Não quero ser propagandista, dizer coisas muito bonitas mas sem resultados práticos… O que eu queria mesmo era que as crianças tivessem tanta importância em Angola como tem o petróleo, os diamantes, as fortunas que se acumulam… não porque são pequeninos e “tudo o que é pequenino é bonito”. Nem porque cai bem dizer isto… Apenas porque o futuro de Angola não é só o petróleo e os diamantes, o futuro de Angola também são as crianças. Assim, na próxima vez que uma criança te pedir alguma coisa, não digas logo “não tenho nada”, pensa nisto e lembra-te que tens sempre alguma coisa, nem que seja um bocadinho de ti.

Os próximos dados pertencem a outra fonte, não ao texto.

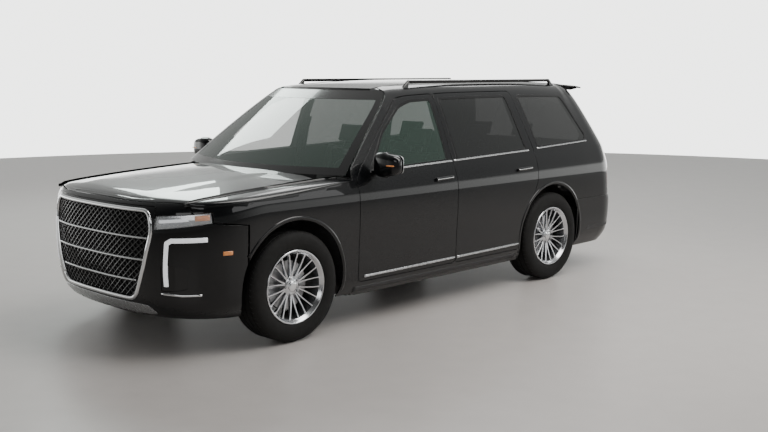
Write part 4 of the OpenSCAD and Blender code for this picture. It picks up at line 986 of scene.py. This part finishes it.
ribbon("front_waist_left", "front_door_left_body", tail_pt,
       polyline([chart_y(DFY + 150, waist(DFY + 150) - 12), chart_y(PY - 12, waist(PY) - 12)], 24), 15, SATIN,
       out=4, thick=4, mirror=True)
ribbon("rear_waist_left", "rear_door_left_body", tail_pt,
       polyline([chart_y(PY + 12, waist(PY) - 12), chart_y(PY + 985, waist(PY + 985) - 12)], 24), 15, SATIN,
       out=4, thick=4, mirror=True)
ribbon("quarter_waist_left", "body", tail_pt,
       polyline([chart_y(PY + 1110, waist(PY + 1110) - 6), chart_y(PY + 1880, waist(PY + 1880) + 2)], 24), 13,
       SATIN, out=4, thick=4, mirror=True)
for nm, cy in (("front", AF), ("rear", AR)):
    ln = arc(cy, ARCH + 16, SILL + 60, 60)
    lf = wing_pt if nm == "front" else tail_pt
    if nm == "front":
        ln = [p for p in ln if p[0] > SEAM]
    ribbon(nm + "_arch_lip_left", "body", lf, ln, 26, PAINT, out=2, thick=5, mirror=True)
ribbon("sill_trim_left", "body", tail_pt, polyline([(DFY - 30, SILL + 42), (DRY - 60, SILL + 42)], 30), 46, TRIM,
       out=2, thick=6, mirror=True)

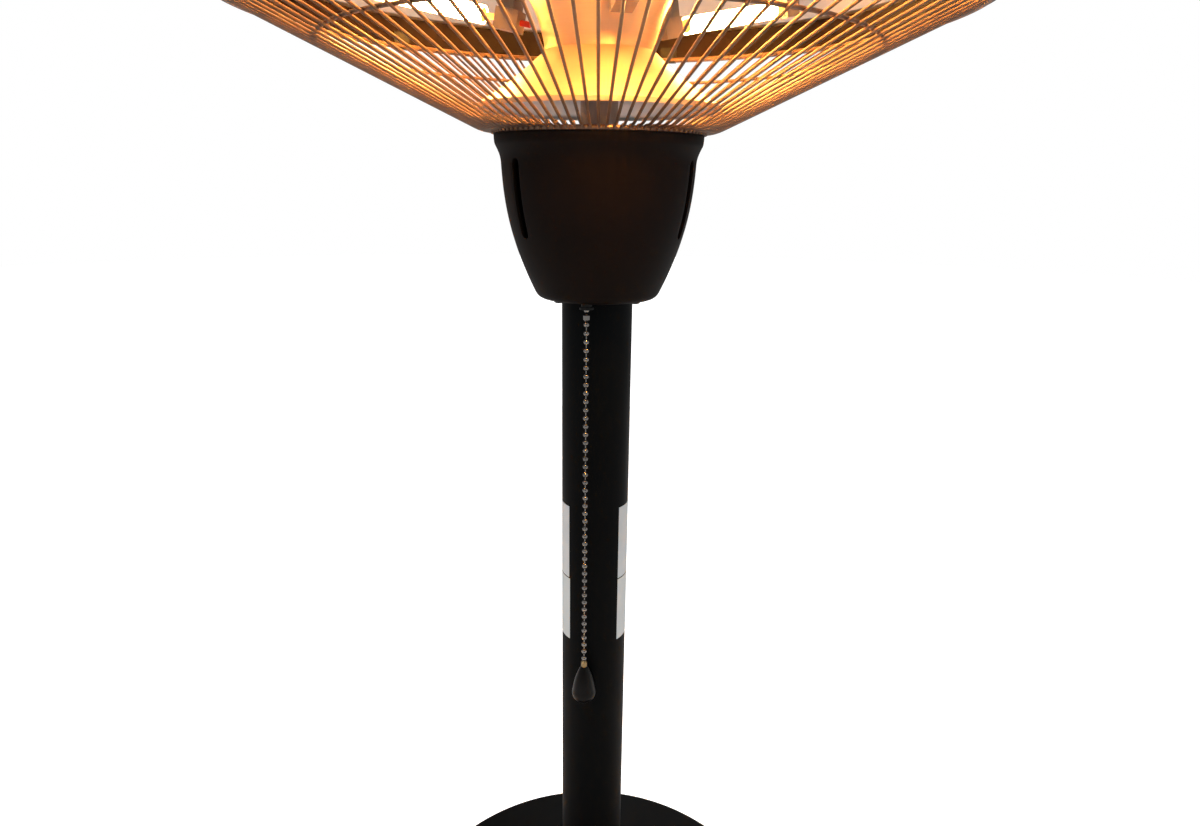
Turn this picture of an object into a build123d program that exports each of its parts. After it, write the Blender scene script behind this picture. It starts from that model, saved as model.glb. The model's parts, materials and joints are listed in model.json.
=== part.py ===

Entendo que perpetuar a “esmola” pode também perpetuar o recurso à mesma, tornando-se num ciclo vicioso. Mas, já que não há muitas alternativas a isto, acho que por enquanto é nosso dever. Até encontrar alternativas. Aliás, se tiveres alternativas, aceito sugestões para mudar qualquer coisinha… Talvez sozinha não consiga fazer muito mas se nos juntarmos talvez as coisas sejam diferentes. Mais uma vez, o importante não é mudar o mundo, é mudar um bocadinho dele.